Isabela’s Malamawi Island is truly spectacular for its beach, sunsets, and the wild ducks that give the place a special flavor of its own. Sumagdang Beach on the mainland has its own charms. And the rubber plantations with row upon row of trees providing a canopy of green over the land are a pleasure to behold.
The wealth of the sea can be seen at the Isabela public market where. Exotic species of food fish can be had at the fraction of the process they command in some other places. Isabela is an island city worth visiting, along with Yakan natives whose woven cloth has made a name in the world.
City of Flowers, Asia’s Latin City, Preciosa Perlita Orgullo de Mindanao, These are Zamboanga of the many names in legend and song. Beaches, mountains, gardens, culture, people – all are part of Zamboanga’s beautiful face to the world. Named by early Malay settlers as Jambangan for the flowers that bloomed in profusion, Zamboanga’s history is rich and the envy of many. As early as the 13th and 14th centuries, she was already a known trading center for the Malay, Chinese and natives.
Spain came to her shores in 1593 and on June 24 1635, the most enduring landmark of Spanish heritage was built –Fort Pilar. Today, it still stands as a shrine to the Lady of the Pilar. The largest and most exuberant fiesta of the City centers on the Lady – October 12, Fiesta Pilar – around which the annual Zamboanga Hermosa Festival revolves. The legacy of Spain is also the city’s unique language – Chavacano – a Spanish patois that is kept vibrant by locals today.
From 1903 to 1913 of the American era, Zamboanga was the center of the whole of Mindanao, capital of the Moro province. As such, it was once the largest city in the world.
Zamboanga today continues to be the center of trade, commerce, transportation, communication, education, technology, tourism, and religion in the Zamboanga peninsula. She is simply living up to tradition. As alluring as ever, Zamboanga City shines out … as she has always done
Zamboanga del Norte
Zamboanga del Norte shared Zamboanga del Sur’s birth but ever before the province existed separately; its Shrine City of Dapitan was already renowned as the home of the country’s most famous exile, national hero Dr. Jose P. Rizal just before his martyrdom. Today, Dapitan retains much of the old world ambiance and charm, succeeding in retaining the delicate balance the progress of the times and the heritage of a city with a special niche in Philippine history.
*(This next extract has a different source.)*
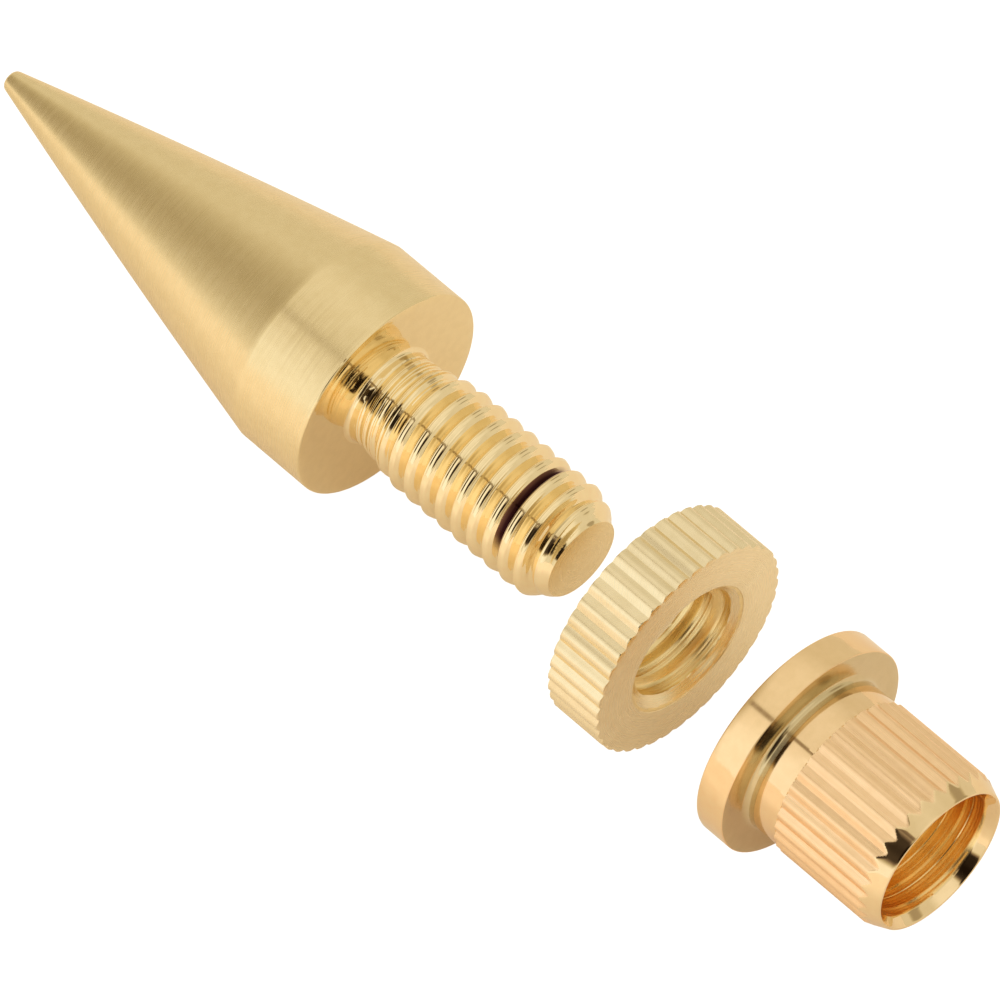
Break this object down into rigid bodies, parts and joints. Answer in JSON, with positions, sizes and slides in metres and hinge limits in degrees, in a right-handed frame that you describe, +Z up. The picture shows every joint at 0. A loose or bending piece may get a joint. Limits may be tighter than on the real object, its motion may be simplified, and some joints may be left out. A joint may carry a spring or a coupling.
{
  "type": "speaker isolation spike",
  "caption": "Brass isolation spike with a threaded stud, knurled lock nut and knurled press-in insert, laid out apart on one axis.",
  "frame": {"origin": "on the surface that the pieces lie on, below the middle of the row of pieces", "axes": "+X along the common axis of the pieces, from the spike's tip towards the insert; +Z up from the surface that their rims lie on"},
  "size_m": [0.0598, 0.0114, 0.0114],
  "materials": {
    "satin_brass": "satin turned brass, with a polished thread",
    "pale_brass": "satin pale brass, knurled rim",
    "warm_brass": "polished warm brass, knurled barrel"
  },
  "bodies": {
    "spike": {"spike": "satin_brass"},
    "lock_nut": {"lock_nut": "pale_brass"},
    "threaded_insert": {"threaded_insert": "warm_brass"}
  },
  "joints": [
    {"name": "nut_travel", "type": "slide", "parent": "spike", "child": "lock_nut", "axis": [-1, 0, 0], "range_m": [0, 0.016]},
    {"name": "insert_travel", "type": "slide", "parent": "lock_nut", "child": "threaded_insert", "axis": [-1, 0, 0], "range_m": [0, 0.006]}
  ]
}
Its rustic character blooming with the reminders of an age long gone makes it a must for every visitor. Dapitan also hosts a world-class and the region’s leading resort – Dakak Beach Resort.
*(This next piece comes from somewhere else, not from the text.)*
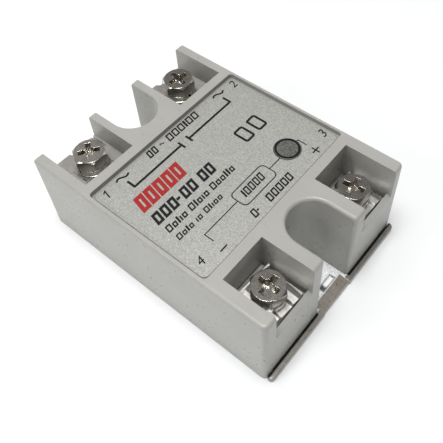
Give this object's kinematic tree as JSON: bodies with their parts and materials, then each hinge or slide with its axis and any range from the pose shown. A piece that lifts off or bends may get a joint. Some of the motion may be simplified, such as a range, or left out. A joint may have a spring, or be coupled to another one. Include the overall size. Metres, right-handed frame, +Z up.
{
  "type": "solid state relay",
  "caption": "panel-mount solid state relay: grey plastic case on a metal base plate, mounting notches at both ends, recessed screw terminals, foil label and indicator window",
  "frame": {"origin": "under the middle of the relay, on the underside of the base plate", "axes": "+X towards the control end (terminals 3 and 4), +Y towards terminals 2 and 3, +Z up, away from the heat sink"},
  "size_m": [0.0624, 0.045, 0.0222],
  "materials": {
    "housing_plastic": "fine moulded grain",
    "plate_metal": "nickel-plated",
    "label_foil": "speckled silver foil",
    "smoky_plastic": "smoky and clear",
    "red_epoxy": "clear red",
    "tinned_metal": "tinned",
    "nickel_plating": "nickel-plated steel",
    "board_laminate": "glass-fibre laminate",
    "black_epoxy": "moulded epoxy",
    "capacitor_coating": "dipped coating",
    "resistor_coating": "lacquered",
    "alumina": "fired",
    "copper": "bare copper",
    "potting": "cast epoxy"
  },
  "bodies": {
    "relay": {"base_plate": "plate_metal", "ceramic_insulator": "alumina", "circuit_board": "board_laminate", "contact_plate_1": "nickel_plating", "contact_plate_2": "nickel_plating", "contact_plate_3": "nickel_plating", "contact_plate_4": "nickel_plating", "foil_label": "label_foil", "gate_thyristor": "black_epoxy", "housing": "housing_plastic", "indicator_led": "red_epoxy", "indicator_led_legs": "tinned_metal", "indicator_window": "smoky_plastic", "input_transistor": "black_epoxy", "load_strap_1": "copper", "load_strap_2": "copper", "optocoupler": "black_epoxy", "potting_compound": "potting", "resistors": "resistor_coating", "snubber_capacitor": "capacitor_coating", "terminal_nuts": "nickel_plating", "triac_case": "black_epoxy", "triac_leads": "tinned_metal", "triac_tab": "copper"},
    "washers_1": {"plain_washer_1": "nickel_plating", "spring_washer_1": "nickel_plating"},
    "screw_1": {"terminal_screw_1": "nickel_plating"},
    "washers_2": {"plain_washer_2": "nickel_plating", "spring_washer_2": "nickel_plating"},
    "screw_2": {"terminal_screw_2": "nickel_plating"},
    "washers_3": {"wire_clamp_3": "nickel_plating", "spring_washer_3": "nickel_plating"},
    "screw_3": {"terminal_screw_3": "nickel_plating"},
    "washers_4": {"wire_clamp_4": "nickel_plating", "spring_washer_4": "nickel_plating"},
    "screw_4": {"terminal_screw_4": "nickel_plating"}
  },
  "joints": [
    {"name": "screw_lift_1", "type": "slide", "parent": "relay", "child": "washers_1", "axis": [0, 0, 1], "range_m": [0, 0.0035]},
    {"name": "screw_turn_1", "type": "hinge", "parent": "washers_1", "child": "screw_1", "pos_m": [-0.0231, -0.0136, 0.018], "axis": [0, 0, 1], "range_deg": [0, 1800]},
    {"name": "screw_lift_2", "type": "slide", "parent": "relay", "child": "washers_2", "axis": [0, 0, 1], "range_m": [0, 0.0035]},
    {"name": "screw_turn_2", "type": "hinge", "parent": "washers_2", "child": "screw_2", "pos_m": [-0.0231, 0.0136, 0.018], "axis": [0, 0, 1], "range_deg": [0, 1800]},
    {"name": "screw_lift_3", "type": "slide", "parent": "relay", "child": "washers_3", "axis": [0, 0, 1], "range_m": [0, 0.0035]},
    {"name": "screw_turn_3", "type": "hinge", "parent": "washers_3", "child": "screw_3", "pos_m": [0.024, 0.01395, 0.018], "axis": [0, 0, 1], "range_deg": [0, 1800]},
    {"name": "screw_lift_4", "type": "slide", "parent": "relay", "child": "washers_4", "axis": [0, 0, 1], "range_m": [0, 0.0035]},
    {"name": "screw_turn_4", "type": "hinge", "parent": "washers_4", "child": "screw_4", "pos_m": [0.024, -0.01395, 0.018], "axis": [0, 0, 1], "range_deg": [0, 1800]}
  ],
  "couplings": [
    {"joint": "screw_turn_1", "follows": "screw_lift_1", "rad_per_m": 8976},
    {"joint": "screw_turn_2", "follows": "screw_lift_2", "rad_per_m": 8976},
    {"joint": "screw_turn_3", "follows": "screw_lift_3", "rad_per_m": 8976},
    {"joint": "screw_turn_4", "follows": "screw_lift_4", "rad_per_m": 8976}
  ]
}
Dipolog City, the capital of Zamboanga del Norte, and known as the Orchid City has a charm all its own, tracing roots from a Spanish settlement in 1634. While it is the urban and commercial center of Zamboanga del Norte, it has also managed to preserve the air of a countryside village that endears it too many seeking the conveniences of modern life with the ease and peace of countryside living.
Zamboanga del Norte also abounds with natural beauty – lush forest parks and falls, scenic beaches and coves plus historical landmarks that take the visitor on many nostalgic trips to the past.
Zamboanga del Sur
Zamboanga del Sur came into her came into her own on June 6, 1952, becoming a separate province carved out of Zamboanga City along with sister province Zamboanga del Norte.
Once the Zamboanga Peninsula’s largest and most populous province, she in turn gave way in 2001 when her southern end become the new province of Zamboanga Sibugay.
With Pagadian City as her capital and now the regional government center of the peninsula, Zamboanga del Sur’s beauty and bounty are undeniable. The four bays of Sibuguey, Dumanguilas, Maligay, and Pagadian are perfect foils to the coastal plains and verdant mountain hinterlands of the province.
Numerous waterfalls dot the provincial landscape and lakes such as Lakewood and Dasay provide oasis experiences. Add to them caves, beaches, and scenic mountains that make for a hard-to-beat nature package. Get a preview by standing at high point in Pagadian City and take in the sweeping vista down to where the wharf is. It is easy to see why Pagadian is called the Little Hongkong of the South.
Add in the native color and mystery of the Subanens, the dominant tribe in the province. The attraction of Zamboanga del Sur is undeniable indeed.
Zamboanga Sibugay is the peninsula’s newest province. There had been many attempts to carve up the large province of Zamboanga del Sur as far back as the ‘60s.
In 1993, businessman turned politician Jose Cabaral Tiu, started the Zamboanga Occidental Movement. This created a wave of political consciousness in the then 3rd District of Zamboanga del Sur that swelled until the momentum for a separate province become inexorable.
During the May 1997 barangay elections, a People’s Initiative on the issue of a separate province was conducted. The result was an overwhelming majority of voters coming out in favor of the new province.
The process for Zamboanga Sibugay’s birth began with House Bill No. 1311 authored by Congressman George T. Hofer, which was approved in November 2000, and culminated with the issuance and signing into law of Republic Act 8973 by the President Joseph E. Estrada. In February 2001, the province of Zamboanga Sibugay came into existence with Ipil leading 15 other towns in composing the Zamboanga Peninsula’s newest province. Zamboanga Sibugay is beautiful. One only has to see sites such as Looc Labuan Beach in Tungawan, Litayon Island, Baluran Falls in Imelda, the Moalboal Caves, and the intriquing sea snakes in Olutanga among others to realize that it is a gem of a province.